— start Items —
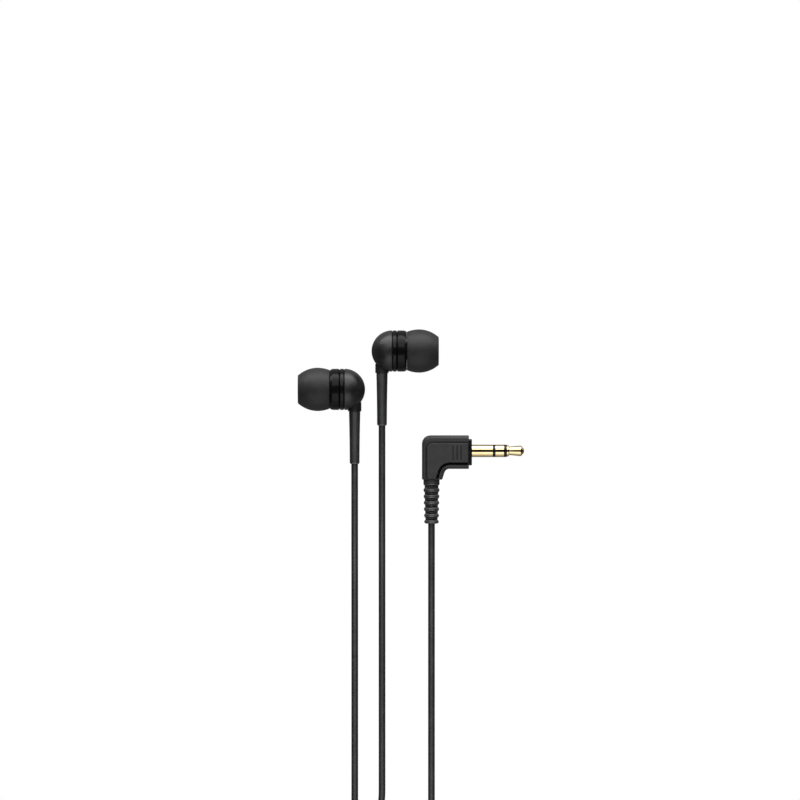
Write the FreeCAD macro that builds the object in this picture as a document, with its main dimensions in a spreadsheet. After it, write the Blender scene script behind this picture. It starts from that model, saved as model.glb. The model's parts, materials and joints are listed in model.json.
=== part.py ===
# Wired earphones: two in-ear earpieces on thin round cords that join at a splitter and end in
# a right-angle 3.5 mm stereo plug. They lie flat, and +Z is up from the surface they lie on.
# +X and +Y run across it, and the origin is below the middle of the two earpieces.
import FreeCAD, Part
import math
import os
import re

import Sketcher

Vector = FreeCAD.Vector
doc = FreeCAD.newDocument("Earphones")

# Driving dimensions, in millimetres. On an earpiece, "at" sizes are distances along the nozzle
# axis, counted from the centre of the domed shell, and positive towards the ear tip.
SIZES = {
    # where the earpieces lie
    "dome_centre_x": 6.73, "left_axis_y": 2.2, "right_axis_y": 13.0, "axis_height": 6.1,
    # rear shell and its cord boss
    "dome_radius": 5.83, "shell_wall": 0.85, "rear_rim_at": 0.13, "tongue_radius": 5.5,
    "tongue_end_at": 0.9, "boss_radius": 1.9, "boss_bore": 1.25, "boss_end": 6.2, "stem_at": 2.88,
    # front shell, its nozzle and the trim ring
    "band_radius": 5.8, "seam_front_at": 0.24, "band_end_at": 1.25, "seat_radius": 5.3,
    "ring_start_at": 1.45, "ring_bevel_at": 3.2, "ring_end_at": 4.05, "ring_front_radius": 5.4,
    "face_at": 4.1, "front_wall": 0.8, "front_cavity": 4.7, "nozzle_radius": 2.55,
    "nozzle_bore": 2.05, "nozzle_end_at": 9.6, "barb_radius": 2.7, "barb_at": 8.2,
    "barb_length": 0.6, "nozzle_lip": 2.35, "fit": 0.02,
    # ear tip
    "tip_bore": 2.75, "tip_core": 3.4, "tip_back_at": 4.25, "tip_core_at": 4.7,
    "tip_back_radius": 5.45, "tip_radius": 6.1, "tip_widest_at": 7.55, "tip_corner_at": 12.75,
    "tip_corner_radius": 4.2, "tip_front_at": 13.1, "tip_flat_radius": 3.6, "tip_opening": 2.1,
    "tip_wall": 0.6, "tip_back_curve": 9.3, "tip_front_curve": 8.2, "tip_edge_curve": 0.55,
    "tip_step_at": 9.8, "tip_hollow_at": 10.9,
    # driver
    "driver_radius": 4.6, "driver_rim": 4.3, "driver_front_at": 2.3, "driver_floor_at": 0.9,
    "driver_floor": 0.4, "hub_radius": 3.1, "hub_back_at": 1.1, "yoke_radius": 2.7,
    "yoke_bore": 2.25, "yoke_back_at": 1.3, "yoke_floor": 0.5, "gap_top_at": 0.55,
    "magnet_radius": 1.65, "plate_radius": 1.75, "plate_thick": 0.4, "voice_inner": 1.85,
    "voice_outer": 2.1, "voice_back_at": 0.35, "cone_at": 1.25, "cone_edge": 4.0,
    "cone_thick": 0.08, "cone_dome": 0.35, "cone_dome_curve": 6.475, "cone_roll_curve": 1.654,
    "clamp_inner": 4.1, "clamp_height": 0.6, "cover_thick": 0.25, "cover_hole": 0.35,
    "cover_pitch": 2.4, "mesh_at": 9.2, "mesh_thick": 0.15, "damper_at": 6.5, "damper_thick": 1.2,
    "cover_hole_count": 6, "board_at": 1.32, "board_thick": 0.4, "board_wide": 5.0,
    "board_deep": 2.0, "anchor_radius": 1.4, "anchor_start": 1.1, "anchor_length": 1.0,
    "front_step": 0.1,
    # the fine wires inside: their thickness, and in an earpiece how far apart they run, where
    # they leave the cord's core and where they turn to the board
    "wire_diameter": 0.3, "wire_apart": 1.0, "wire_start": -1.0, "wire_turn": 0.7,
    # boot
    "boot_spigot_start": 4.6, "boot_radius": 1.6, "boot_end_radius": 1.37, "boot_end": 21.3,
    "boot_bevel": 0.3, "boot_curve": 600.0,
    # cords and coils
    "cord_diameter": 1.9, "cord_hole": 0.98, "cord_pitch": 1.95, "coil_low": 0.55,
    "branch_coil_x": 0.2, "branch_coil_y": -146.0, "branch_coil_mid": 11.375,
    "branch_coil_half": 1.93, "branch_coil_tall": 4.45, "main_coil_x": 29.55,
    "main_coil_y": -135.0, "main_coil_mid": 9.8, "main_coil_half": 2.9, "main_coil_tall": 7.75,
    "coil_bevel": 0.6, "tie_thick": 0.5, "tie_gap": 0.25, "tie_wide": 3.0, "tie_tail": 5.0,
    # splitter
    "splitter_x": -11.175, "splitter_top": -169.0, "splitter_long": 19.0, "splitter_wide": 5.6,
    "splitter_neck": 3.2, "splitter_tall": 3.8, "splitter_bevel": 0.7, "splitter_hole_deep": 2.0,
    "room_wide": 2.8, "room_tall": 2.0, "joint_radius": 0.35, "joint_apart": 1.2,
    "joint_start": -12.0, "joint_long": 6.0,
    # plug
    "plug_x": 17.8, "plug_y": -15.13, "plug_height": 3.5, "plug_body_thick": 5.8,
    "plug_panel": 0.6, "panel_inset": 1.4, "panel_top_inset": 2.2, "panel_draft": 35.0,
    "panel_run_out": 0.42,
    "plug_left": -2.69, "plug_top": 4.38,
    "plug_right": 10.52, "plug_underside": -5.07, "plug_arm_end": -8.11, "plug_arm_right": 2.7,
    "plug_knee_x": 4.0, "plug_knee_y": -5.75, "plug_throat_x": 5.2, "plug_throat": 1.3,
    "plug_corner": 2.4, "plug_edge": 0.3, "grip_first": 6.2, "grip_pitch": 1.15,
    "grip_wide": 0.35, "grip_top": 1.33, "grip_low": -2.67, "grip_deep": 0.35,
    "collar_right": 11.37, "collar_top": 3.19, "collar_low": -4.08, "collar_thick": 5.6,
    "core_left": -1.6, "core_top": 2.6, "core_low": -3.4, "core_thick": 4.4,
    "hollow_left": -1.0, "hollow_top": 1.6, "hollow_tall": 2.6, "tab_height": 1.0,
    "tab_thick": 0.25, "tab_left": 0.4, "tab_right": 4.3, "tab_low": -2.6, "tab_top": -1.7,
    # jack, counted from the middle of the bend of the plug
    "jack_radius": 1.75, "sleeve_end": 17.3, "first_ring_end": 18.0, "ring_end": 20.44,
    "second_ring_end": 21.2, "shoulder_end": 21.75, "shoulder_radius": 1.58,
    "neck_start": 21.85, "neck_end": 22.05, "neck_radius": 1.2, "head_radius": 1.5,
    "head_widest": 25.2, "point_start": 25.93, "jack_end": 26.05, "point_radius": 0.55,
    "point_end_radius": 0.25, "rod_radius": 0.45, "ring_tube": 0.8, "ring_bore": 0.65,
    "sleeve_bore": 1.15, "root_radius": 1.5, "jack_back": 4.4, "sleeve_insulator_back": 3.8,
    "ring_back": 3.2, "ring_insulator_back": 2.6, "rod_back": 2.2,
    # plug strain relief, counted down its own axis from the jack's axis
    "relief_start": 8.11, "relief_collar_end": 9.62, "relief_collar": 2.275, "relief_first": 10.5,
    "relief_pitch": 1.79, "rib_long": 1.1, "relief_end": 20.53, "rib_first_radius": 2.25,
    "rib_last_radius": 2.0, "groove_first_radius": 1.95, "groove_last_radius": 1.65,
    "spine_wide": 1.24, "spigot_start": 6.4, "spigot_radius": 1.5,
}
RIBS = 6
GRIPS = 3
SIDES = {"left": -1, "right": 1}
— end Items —
— start Items —
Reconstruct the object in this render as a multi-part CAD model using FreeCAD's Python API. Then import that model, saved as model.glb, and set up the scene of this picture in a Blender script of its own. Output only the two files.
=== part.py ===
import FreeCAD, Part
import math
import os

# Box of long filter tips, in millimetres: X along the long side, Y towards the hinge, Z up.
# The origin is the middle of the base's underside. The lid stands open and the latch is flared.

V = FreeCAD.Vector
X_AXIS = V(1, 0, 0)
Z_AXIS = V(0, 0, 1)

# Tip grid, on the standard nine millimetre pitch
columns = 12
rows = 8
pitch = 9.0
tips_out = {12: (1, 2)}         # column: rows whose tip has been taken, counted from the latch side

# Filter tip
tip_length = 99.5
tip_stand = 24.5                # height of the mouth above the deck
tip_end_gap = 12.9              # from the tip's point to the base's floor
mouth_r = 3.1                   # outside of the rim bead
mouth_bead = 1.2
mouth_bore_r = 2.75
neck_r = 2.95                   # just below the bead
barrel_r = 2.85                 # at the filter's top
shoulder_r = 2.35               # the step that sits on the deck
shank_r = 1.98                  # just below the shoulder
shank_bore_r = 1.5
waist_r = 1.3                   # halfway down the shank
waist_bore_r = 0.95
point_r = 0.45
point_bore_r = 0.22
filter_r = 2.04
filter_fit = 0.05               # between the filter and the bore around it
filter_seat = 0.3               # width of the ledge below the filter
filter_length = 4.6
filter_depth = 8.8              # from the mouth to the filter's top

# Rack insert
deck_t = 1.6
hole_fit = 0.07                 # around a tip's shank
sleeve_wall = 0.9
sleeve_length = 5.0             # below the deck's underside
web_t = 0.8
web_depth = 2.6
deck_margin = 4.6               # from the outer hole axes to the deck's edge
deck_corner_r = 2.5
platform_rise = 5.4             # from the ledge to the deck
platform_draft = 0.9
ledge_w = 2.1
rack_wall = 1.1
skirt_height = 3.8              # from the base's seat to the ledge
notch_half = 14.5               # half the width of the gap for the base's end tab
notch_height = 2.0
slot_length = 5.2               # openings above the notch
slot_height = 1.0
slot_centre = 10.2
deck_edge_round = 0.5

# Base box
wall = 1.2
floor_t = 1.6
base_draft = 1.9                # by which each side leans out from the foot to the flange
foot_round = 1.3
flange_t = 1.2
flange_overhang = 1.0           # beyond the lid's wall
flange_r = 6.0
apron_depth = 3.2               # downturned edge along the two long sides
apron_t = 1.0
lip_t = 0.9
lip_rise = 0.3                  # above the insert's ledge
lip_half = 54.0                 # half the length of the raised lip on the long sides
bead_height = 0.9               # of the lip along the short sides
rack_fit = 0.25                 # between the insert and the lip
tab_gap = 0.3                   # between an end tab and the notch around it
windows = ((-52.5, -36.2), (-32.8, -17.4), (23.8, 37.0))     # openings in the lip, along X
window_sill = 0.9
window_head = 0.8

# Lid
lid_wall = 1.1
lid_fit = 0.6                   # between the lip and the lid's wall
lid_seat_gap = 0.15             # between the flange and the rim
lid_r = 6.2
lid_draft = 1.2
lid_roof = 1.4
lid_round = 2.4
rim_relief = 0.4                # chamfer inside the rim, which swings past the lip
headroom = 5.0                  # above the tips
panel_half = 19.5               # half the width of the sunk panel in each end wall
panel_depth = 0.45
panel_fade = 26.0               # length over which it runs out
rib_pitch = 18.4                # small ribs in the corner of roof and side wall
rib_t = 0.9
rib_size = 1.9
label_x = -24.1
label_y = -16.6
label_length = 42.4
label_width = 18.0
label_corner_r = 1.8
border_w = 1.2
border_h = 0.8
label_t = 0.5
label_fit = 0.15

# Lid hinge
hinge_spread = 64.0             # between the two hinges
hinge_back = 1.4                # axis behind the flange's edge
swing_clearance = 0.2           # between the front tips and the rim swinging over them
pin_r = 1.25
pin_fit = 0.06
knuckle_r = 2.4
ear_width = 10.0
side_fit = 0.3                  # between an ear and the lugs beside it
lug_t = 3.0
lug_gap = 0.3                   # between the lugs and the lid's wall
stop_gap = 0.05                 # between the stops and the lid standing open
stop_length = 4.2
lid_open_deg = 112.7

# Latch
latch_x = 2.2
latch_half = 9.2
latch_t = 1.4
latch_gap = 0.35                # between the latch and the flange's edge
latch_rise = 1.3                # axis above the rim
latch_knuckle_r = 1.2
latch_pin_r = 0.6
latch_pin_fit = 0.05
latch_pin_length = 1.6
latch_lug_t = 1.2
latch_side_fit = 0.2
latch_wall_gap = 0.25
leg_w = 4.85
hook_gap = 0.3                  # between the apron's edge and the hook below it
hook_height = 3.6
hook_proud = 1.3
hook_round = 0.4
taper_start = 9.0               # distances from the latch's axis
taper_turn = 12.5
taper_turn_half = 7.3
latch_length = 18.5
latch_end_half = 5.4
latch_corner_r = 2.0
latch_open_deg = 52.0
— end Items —
§ **Written task**
Copy every line above in which the string "scene" shows up.

§ **Answer to the task**
Write the FreeCAD macro that builds the object in this picture as a document, with its main dimensions in a spreadsheet. After it, write the Blender scene script behind this picture. It starts from that model, saved as model.glb. The model's parts, materials and joints are listed in model.json.
Reconstruct the object in this render as a multi-part CAD model using FreeCAD's Python API. Then import that model, saved as model.glb, and set up the scene of this picture in a Blender script of its own. Output only the two files.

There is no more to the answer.